Thoret, passionnant. Ses "présentations" de films au centre des arts d'Enghien (visibles sur youtube, sorcerer, miami vice, deer hunter, l'année du dragon, etc... etc...), c'est tout simplement de l'or en barre.

Et pis bon, c'est un ancien de Starfix, bon ok Starfix Nouvelle Génération, mais c'est pas grave ça, il fait quand même partie de la famille.

Dirty Harry
08/11/2017 à 22:02

Thoret est évidemment très sympathique pour les cinéphiles, il dépasse les clivages et son approche est toujours bien documentée. Evidemment pour ce sujet il barbote comme un canard tant les années 70 c'est sa came...il m'a fait découvrir le cinema conspirationniste de cette époque et je l'en remercie : Paralax View, trois jours du condor mais aussi un très bon petit film très particulier : The Swimmer qui reste en tête. Et son livre sur les Masques de Carpenter est très bon aussi. Je suis sur que ce documentaire n'est pas dans le style très "suce establishment" de Laurent Bouzereau et c'est tant mieux.

Redmond Barry
08/11/2017 à 21:10

Merci pour cette critique.

Je regrette que ce film ne soit pas diffuser vers chez moi.

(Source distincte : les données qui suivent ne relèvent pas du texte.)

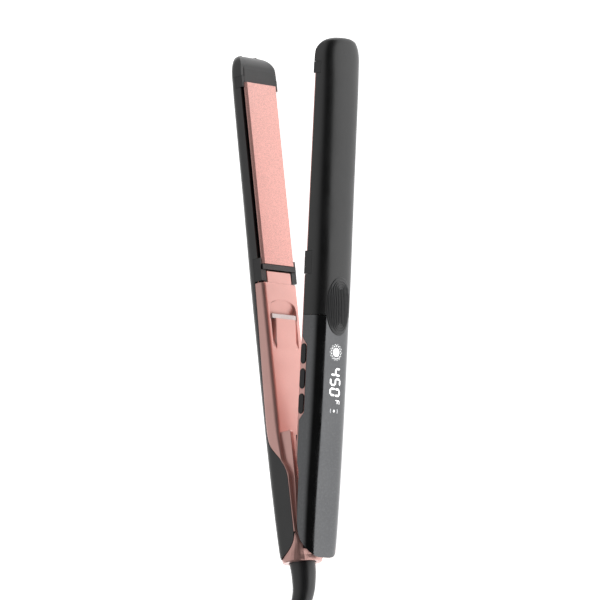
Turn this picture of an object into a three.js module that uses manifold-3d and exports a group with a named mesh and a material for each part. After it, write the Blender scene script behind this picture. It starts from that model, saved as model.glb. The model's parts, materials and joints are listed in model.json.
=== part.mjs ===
// Flat iron (hair straightener) with floating plates, an ion outlet, three side
// buttons and a display, lying on its side with its arms open.
//
// Millimetres. Z = 0 is the surface that the iron lies on, and the origin is there under
// the middle of the open iron. The hinge axis is upright. The lower arm lies along +Y
// with its plate facing +X, and the upper arm swings about the hinge towards it.
//
// Each arm is drawn in its own terms: "along" is the distance from the end of the
// hinge collar towards the tips, "out" is the distance outwards from the plane where
// the two plates meet, and "across" is the distance from the middle of the arm.

import * as THREE from 'three';
import { mergeVertices } from 'three/addons/utils/BufferGeometryUtils.js';
import Module from 'manifold-3d';

const wasm = await Module();
wasm.setup();

// ---------------------------------------------------------------- dimensions

const LENGTH = 306; // collar end to tips
const HALF_WIDTH = 15;
const HINGE = 12; // hinge axis, from the collar end
const OPEN_ANGLE = THREE.MathUtils.degToRad(11.5);
const MIDDLE_X = 27.34; // middle of the open iron's box, from the meeting plane of the lower arm
const MIDDLE_ALONG = 152.82;

const SHELL_START = 1.2;
const END_RADIUS = 2.5; // rounding of the hinge end and the tip
const SKIRT = -8; // how far past the meeting plane a section is drawn
const ARC_STEPS = 16;

const WALL = 1.8; // outer shells
const LINER = 2.2; // inner housings
const GAP = 0.3; // between neighbouring pieces
const SIDE_HEIGHT = 6.5; // flat side of the section, before it rounds over
const SECTION_POWER = 2.35; // roundness of the outer section
const INNER_RADIUS = 2.8; // rounding along the inner edges of the housings

const PLATE_START = 177;
const PLATE_END = 287;
const PLATE_FACE = 0.15; // plate face, out from the meeting plane
const PLATE_THICKNESS = 1.75;
const PLATE_HALF_FACE = 12.2;
const PLATE_HALF_WIDTH = 13.4;
const PLATE_BEVEL = 1.1;
const PLATE_LEG_INNER = 6.4; // legs that hold the heater, across
const PLATE_LEG_OUTER = 7.6;
const PLATE_LEG_BACK = 5.6;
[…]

J.B Thoret a eu une importance capitale quant à mon approche du cinéma, sa compréhension et son décryptage.

Il m'a fait découvrir le cinéma américain et l'Histoire qui va avec, de même que le cinéma italien, de genre ou "classique".

Il a complètement changé mon regard sur cet art.

Je suis maintenant comme John Nada du film "They Live" (invasion L.A) de Carpenter. J'ai posé les lunettes sur mon nez et là...

Merci encore pour cette critique qui donne envie.